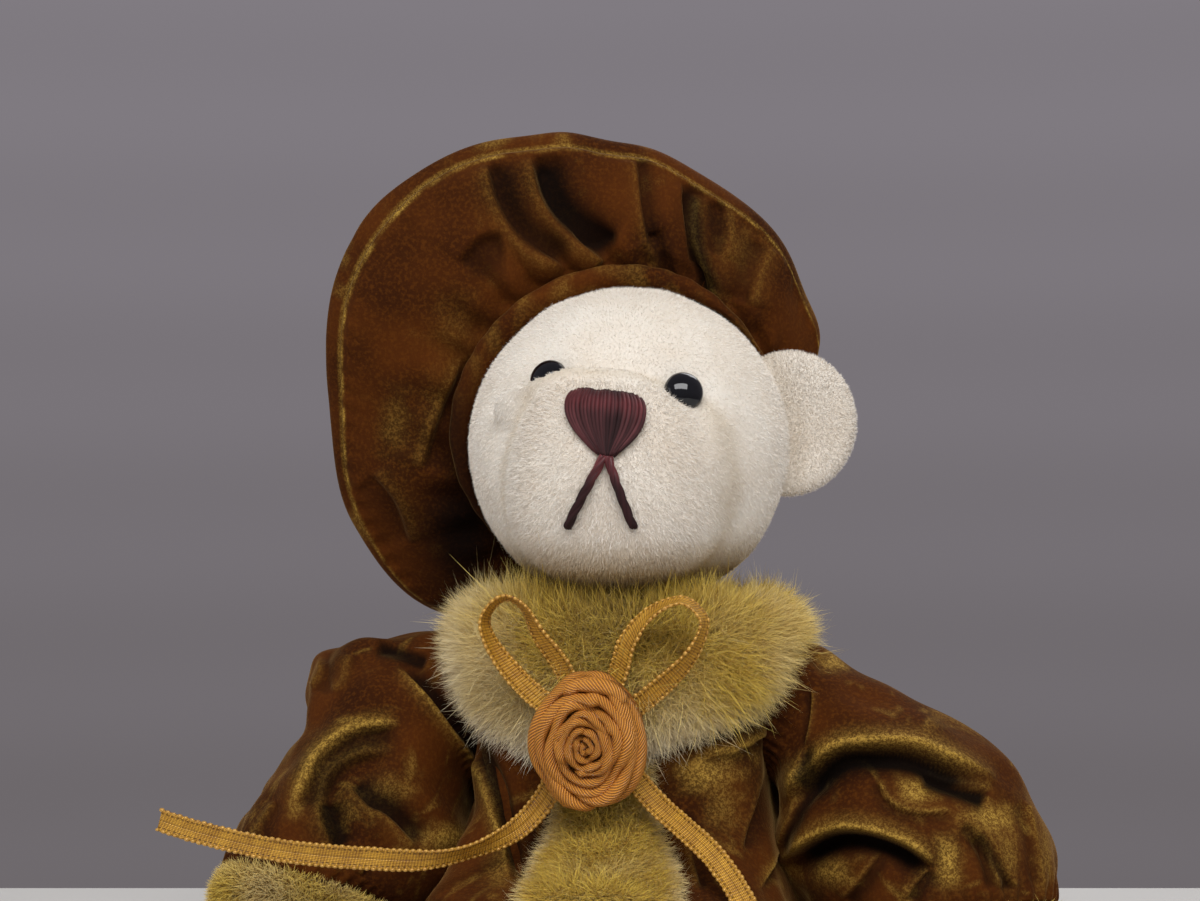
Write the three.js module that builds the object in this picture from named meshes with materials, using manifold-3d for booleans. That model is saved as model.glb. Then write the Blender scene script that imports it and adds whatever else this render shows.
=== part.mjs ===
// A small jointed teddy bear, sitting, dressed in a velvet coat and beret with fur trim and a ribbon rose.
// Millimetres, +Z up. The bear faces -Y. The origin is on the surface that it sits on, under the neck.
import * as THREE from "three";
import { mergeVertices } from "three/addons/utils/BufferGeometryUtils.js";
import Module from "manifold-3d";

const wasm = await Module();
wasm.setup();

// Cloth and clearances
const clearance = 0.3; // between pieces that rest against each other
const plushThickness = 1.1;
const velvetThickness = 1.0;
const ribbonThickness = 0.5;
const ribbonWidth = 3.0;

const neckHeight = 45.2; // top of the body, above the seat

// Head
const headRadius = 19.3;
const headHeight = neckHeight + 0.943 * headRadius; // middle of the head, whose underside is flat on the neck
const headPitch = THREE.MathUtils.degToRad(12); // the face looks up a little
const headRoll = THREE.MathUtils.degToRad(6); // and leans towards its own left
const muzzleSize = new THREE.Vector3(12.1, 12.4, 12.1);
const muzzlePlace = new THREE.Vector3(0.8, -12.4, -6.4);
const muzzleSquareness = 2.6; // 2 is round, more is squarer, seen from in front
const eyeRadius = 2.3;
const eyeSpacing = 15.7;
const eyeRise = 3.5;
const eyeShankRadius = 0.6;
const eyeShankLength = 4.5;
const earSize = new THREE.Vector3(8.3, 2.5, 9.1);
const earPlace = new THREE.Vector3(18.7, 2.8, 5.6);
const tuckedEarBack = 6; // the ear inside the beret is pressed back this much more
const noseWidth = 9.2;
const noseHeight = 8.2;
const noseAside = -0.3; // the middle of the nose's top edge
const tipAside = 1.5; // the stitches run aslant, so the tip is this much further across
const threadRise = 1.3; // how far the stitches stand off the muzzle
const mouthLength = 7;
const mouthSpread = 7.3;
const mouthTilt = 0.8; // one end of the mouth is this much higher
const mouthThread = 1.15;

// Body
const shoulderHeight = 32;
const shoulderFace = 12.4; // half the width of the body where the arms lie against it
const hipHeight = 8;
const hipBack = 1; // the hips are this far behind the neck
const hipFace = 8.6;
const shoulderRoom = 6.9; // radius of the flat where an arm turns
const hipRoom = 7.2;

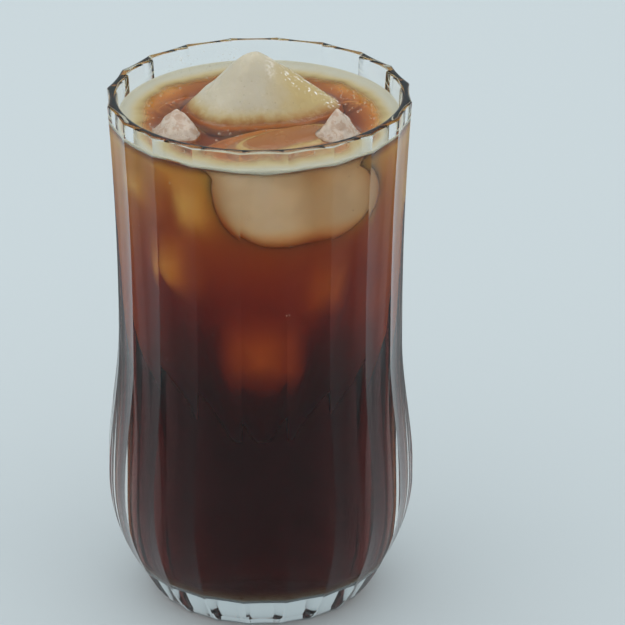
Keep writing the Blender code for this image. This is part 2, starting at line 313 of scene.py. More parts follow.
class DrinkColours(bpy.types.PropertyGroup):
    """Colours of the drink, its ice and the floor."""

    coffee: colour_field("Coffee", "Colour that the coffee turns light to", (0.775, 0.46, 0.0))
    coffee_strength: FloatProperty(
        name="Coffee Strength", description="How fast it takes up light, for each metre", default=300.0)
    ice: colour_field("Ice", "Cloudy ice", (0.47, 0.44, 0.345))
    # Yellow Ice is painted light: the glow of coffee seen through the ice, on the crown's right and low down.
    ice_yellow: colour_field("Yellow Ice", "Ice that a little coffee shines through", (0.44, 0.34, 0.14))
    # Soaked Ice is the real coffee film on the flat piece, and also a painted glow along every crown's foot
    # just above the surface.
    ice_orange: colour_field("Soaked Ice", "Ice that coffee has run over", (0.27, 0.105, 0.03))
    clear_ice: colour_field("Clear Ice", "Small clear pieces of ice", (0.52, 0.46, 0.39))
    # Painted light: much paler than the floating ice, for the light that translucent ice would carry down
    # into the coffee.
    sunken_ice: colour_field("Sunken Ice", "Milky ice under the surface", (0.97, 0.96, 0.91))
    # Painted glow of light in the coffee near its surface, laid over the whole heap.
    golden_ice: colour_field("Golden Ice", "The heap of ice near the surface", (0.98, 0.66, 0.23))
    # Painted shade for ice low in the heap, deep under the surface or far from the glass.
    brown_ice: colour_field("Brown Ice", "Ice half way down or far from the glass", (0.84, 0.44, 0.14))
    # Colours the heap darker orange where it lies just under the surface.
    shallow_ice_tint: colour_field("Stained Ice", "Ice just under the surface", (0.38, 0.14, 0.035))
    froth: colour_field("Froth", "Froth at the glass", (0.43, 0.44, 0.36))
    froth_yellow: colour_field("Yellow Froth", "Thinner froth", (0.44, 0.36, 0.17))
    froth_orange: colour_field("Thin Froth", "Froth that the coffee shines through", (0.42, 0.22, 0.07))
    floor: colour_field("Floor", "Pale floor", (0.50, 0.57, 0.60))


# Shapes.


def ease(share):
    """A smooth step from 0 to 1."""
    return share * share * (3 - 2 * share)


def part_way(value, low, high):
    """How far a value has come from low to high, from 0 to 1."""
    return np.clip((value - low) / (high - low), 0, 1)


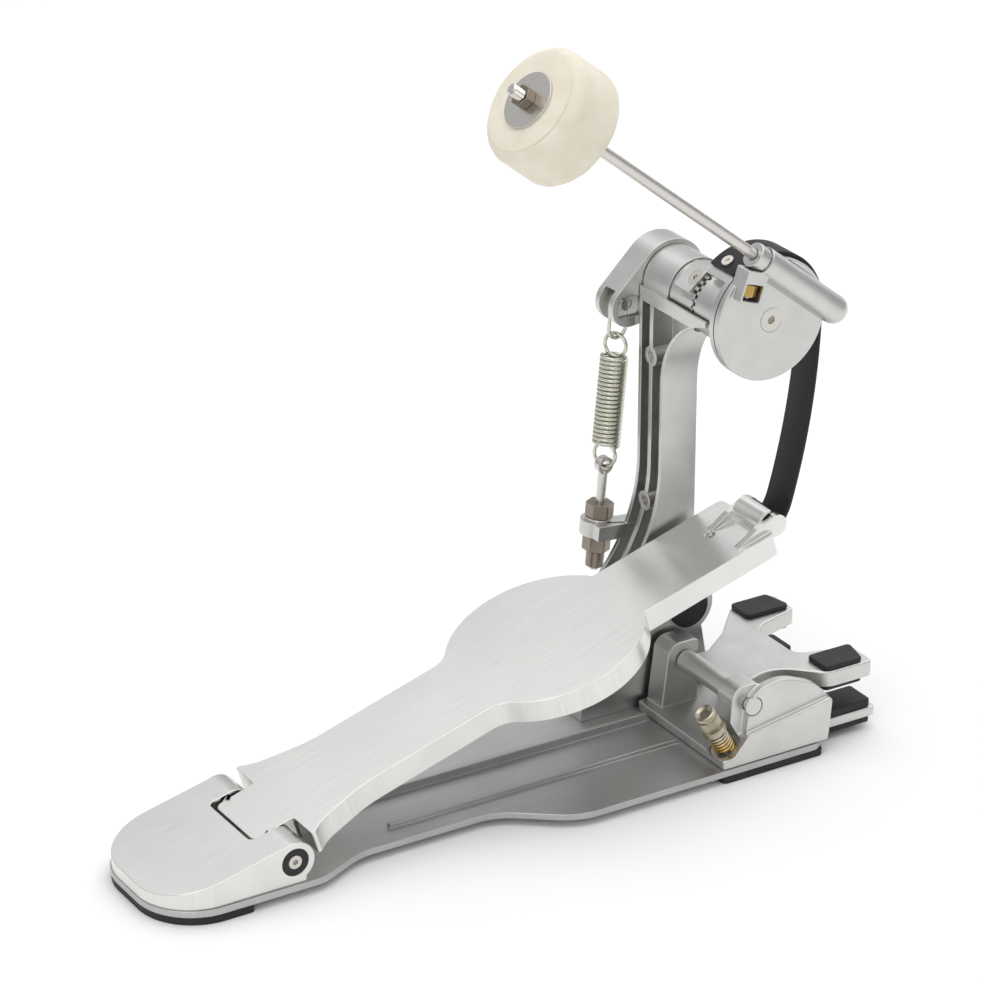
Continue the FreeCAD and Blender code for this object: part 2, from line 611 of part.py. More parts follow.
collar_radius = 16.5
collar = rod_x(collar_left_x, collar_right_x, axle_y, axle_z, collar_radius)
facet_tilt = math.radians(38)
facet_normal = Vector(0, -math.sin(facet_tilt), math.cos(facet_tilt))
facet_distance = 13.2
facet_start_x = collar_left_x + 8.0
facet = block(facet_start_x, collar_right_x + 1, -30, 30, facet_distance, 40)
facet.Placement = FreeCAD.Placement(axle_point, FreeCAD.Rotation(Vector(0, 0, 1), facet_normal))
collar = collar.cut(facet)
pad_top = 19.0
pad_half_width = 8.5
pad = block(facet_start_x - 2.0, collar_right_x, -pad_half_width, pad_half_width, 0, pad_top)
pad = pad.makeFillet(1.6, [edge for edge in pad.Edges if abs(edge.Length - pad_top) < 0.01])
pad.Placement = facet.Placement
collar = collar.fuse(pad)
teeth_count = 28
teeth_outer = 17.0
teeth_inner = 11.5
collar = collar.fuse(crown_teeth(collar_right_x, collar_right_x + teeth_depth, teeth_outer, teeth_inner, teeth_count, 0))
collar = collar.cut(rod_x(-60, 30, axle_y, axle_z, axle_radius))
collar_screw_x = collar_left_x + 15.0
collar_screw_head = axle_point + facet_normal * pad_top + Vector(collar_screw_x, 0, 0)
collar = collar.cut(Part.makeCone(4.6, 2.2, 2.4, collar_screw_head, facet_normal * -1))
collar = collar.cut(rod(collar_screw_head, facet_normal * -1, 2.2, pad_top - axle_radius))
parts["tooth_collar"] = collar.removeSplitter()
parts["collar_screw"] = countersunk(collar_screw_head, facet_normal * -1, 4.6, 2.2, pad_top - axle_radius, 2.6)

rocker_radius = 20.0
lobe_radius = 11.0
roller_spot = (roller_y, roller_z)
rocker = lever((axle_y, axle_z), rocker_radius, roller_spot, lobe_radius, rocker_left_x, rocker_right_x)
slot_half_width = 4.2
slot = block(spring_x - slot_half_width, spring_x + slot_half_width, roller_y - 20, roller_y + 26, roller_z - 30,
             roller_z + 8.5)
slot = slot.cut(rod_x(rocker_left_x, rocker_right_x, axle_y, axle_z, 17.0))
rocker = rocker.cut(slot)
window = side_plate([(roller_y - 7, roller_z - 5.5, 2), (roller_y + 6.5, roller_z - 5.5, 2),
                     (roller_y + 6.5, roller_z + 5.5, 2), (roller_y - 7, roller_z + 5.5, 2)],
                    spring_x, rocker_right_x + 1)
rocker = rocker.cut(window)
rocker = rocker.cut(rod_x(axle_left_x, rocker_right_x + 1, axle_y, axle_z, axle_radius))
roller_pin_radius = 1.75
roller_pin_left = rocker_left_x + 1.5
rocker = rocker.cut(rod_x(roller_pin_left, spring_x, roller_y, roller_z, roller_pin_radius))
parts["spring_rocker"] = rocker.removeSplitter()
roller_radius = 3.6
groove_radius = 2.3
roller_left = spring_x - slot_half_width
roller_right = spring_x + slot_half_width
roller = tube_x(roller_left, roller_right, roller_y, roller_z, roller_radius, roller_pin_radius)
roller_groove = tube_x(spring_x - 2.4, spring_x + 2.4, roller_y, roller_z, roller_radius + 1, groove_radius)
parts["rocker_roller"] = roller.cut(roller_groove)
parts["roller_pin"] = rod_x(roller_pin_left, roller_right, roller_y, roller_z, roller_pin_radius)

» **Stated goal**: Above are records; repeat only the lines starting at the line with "Keep writing the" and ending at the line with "the drink, its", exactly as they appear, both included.

» **The result**:
Keep writing the Blender code for this image. This is part 2, starting at line 313 of scene.py. More parts follow.
class DrinkColours(bpy.types.PropertyGroup):
    """Colours of the drink, its ice and the floor."""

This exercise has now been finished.